* **Exercise instructions**: Reply with one number: the count of lines in the data that hold the string "picture".

▼

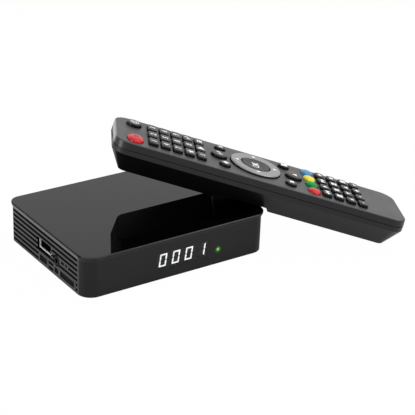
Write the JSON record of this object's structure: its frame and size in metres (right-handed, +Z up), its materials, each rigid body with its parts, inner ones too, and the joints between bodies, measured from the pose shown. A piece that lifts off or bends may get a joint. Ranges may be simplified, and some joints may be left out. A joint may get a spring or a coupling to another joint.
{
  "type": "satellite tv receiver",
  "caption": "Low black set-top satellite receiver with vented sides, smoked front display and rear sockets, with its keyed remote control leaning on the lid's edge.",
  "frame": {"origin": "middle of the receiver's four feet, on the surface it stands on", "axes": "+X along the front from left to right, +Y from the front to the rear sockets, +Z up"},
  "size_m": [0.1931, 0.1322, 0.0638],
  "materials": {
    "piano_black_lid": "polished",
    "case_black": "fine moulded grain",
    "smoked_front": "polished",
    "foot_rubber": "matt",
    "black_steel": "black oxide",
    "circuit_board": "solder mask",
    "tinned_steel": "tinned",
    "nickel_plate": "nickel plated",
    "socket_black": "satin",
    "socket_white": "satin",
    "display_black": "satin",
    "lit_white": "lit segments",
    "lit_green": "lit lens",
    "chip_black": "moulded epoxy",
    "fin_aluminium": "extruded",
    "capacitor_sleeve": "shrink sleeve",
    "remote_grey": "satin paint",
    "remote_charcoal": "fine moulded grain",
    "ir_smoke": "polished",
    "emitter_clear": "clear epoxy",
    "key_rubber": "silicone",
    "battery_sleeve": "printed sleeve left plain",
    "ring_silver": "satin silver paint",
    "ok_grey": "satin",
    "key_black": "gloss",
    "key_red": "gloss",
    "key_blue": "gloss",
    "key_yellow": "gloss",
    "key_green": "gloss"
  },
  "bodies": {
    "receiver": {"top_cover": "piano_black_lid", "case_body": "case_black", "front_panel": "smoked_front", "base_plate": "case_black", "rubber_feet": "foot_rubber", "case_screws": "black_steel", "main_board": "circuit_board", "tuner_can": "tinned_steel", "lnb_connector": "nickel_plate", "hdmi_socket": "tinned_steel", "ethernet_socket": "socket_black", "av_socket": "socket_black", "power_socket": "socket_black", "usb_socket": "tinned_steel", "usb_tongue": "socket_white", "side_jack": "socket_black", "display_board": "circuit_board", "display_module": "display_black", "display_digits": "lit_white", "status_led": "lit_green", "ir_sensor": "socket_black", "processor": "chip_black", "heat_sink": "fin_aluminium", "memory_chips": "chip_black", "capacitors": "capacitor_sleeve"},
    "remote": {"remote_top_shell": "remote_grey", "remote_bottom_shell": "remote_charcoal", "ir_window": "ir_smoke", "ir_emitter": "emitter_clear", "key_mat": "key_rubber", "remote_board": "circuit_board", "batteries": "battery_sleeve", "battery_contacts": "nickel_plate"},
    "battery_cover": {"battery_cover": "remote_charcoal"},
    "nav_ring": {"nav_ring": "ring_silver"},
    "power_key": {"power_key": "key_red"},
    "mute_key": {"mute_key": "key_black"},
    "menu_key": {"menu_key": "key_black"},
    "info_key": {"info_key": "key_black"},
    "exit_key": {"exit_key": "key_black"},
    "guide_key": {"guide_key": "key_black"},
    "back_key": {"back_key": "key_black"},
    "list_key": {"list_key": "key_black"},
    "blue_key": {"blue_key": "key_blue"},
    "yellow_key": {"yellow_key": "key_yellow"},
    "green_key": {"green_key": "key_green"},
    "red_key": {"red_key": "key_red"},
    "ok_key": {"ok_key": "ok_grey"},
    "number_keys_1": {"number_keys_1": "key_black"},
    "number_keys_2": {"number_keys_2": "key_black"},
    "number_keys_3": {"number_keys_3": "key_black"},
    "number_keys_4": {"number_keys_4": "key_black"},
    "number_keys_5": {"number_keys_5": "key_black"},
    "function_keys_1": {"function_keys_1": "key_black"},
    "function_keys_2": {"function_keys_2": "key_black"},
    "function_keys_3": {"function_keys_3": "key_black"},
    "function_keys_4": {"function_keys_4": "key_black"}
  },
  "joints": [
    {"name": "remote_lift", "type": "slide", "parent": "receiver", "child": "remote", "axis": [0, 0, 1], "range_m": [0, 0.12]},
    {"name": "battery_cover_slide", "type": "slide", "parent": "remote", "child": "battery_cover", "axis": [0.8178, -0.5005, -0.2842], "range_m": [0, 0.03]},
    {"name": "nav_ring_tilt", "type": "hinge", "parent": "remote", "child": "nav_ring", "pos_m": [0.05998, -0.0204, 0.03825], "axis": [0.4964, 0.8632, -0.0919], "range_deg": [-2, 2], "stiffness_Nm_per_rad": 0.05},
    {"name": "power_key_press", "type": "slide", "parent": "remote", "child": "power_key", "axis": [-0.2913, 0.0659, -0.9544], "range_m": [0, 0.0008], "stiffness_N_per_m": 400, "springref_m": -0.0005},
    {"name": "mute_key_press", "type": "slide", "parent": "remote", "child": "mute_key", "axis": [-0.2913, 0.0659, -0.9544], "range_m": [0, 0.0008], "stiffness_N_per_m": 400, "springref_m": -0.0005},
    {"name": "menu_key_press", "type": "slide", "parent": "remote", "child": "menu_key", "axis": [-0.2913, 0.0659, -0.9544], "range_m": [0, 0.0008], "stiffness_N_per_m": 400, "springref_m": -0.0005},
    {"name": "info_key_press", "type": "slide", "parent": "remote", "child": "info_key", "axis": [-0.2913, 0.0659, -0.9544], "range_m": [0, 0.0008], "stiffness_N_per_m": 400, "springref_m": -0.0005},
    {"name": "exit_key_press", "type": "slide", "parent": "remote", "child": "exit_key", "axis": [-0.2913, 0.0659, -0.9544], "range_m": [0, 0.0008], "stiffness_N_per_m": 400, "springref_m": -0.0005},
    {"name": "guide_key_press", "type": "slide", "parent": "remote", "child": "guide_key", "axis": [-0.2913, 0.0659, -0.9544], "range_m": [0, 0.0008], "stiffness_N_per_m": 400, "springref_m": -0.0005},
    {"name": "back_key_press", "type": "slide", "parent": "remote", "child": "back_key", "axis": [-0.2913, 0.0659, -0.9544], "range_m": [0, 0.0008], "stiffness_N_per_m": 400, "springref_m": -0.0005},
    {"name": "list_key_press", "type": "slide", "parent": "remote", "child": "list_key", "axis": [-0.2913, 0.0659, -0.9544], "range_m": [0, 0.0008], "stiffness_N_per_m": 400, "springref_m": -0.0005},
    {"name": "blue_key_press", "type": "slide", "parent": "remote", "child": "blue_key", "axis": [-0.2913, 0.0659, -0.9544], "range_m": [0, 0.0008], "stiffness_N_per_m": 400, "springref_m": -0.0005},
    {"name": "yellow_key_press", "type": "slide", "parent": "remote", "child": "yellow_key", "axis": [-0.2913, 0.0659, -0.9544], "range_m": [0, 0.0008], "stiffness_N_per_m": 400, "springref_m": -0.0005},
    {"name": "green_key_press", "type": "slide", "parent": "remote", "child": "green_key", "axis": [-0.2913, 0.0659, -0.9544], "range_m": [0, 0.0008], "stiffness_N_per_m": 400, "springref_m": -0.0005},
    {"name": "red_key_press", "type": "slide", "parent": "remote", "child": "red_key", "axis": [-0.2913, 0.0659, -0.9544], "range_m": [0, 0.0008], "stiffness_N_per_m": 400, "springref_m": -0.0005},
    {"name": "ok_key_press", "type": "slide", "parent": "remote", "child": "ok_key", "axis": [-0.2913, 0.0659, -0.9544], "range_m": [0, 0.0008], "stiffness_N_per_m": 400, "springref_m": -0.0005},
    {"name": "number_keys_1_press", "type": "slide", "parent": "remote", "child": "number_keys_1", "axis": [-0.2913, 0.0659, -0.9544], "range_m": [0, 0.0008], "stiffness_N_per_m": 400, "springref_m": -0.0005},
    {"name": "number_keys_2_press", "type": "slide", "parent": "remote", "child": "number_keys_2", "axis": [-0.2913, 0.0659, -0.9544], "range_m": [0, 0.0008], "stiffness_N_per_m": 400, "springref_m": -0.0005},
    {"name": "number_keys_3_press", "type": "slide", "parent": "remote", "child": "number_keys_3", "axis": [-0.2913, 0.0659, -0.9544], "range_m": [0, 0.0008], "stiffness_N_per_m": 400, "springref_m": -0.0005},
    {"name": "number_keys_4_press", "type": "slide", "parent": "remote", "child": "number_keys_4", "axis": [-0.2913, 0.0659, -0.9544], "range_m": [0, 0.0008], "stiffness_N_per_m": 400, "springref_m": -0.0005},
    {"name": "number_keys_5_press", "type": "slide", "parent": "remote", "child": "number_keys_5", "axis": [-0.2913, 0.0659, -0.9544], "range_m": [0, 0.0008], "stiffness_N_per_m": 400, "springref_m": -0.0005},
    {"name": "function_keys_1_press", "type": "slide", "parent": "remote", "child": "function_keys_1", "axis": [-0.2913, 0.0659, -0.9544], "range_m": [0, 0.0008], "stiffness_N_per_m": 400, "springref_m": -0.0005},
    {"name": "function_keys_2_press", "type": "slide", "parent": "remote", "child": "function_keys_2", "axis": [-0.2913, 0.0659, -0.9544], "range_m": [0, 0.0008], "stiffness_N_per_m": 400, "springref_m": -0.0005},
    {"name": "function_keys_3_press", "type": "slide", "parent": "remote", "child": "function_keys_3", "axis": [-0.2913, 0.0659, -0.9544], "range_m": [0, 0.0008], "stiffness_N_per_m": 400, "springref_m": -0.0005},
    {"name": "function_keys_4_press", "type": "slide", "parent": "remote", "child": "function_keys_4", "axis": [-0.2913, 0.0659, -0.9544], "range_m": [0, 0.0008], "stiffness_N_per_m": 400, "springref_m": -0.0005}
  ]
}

▲
▼

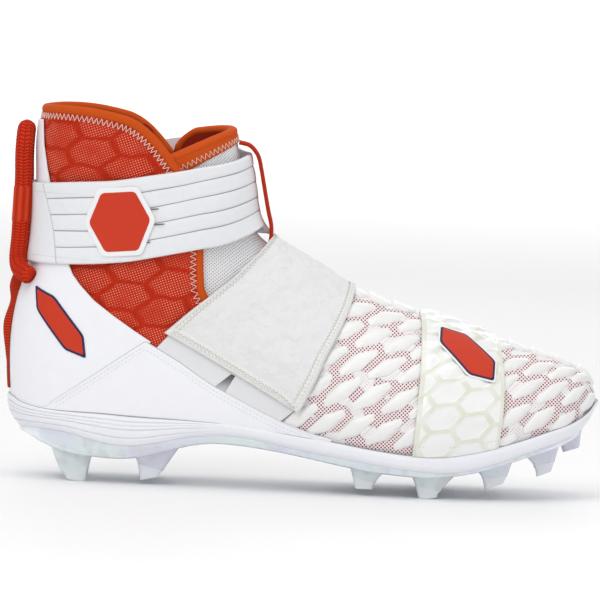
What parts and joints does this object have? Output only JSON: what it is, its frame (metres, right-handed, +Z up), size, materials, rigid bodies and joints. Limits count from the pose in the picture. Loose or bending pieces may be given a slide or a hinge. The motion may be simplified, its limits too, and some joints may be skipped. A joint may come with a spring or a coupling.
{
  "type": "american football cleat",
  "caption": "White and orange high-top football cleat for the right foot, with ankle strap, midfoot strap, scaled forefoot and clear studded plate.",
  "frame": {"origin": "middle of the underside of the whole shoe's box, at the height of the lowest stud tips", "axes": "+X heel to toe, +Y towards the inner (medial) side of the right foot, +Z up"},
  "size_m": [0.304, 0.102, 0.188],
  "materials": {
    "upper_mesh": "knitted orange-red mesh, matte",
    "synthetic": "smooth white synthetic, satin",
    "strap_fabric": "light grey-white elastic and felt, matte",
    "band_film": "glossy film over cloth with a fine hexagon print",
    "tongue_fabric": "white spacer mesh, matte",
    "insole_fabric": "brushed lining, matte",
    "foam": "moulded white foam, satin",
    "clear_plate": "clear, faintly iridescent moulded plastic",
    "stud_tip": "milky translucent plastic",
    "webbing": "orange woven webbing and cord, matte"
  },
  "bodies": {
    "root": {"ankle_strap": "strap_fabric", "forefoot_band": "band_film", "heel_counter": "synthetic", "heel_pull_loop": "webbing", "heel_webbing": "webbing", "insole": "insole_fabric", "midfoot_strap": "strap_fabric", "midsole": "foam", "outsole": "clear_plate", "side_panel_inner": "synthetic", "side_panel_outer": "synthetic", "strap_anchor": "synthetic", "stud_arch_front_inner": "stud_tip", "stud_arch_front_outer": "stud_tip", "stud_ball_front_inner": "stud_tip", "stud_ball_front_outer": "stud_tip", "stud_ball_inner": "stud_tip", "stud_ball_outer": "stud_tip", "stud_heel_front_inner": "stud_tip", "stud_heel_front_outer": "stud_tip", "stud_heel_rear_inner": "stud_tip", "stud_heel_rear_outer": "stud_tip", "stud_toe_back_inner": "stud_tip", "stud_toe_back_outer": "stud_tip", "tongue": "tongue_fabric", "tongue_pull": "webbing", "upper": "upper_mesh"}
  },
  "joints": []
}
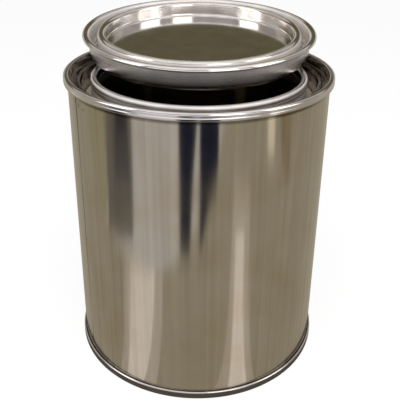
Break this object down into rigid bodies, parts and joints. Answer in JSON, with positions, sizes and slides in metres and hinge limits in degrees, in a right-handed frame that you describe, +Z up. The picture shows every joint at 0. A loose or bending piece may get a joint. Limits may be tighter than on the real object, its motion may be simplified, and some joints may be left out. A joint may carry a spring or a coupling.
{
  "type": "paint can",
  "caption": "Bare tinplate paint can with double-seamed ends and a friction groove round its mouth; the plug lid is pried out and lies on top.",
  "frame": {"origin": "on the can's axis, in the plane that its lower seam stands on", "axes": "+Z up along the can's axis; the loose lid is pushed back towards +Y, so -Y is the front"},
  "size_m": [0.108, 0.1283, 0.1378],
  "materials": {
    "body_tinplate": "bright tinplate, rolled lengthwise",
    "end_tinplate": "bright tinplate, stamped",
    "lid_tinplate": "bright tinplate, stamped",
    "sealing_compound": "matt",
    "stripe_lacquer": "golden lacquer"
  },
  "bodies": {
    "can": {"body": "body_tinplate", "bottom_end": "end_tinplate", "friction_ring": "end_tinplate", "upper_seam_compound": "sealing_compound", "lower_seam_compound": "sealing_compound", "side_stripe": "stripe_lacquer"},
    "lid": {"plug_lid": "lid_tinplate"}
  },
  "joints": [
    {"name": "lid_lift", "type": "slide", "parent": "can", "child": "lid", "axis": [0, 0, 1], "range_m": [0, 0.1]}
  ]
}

▲

* **Answer to the task**: 2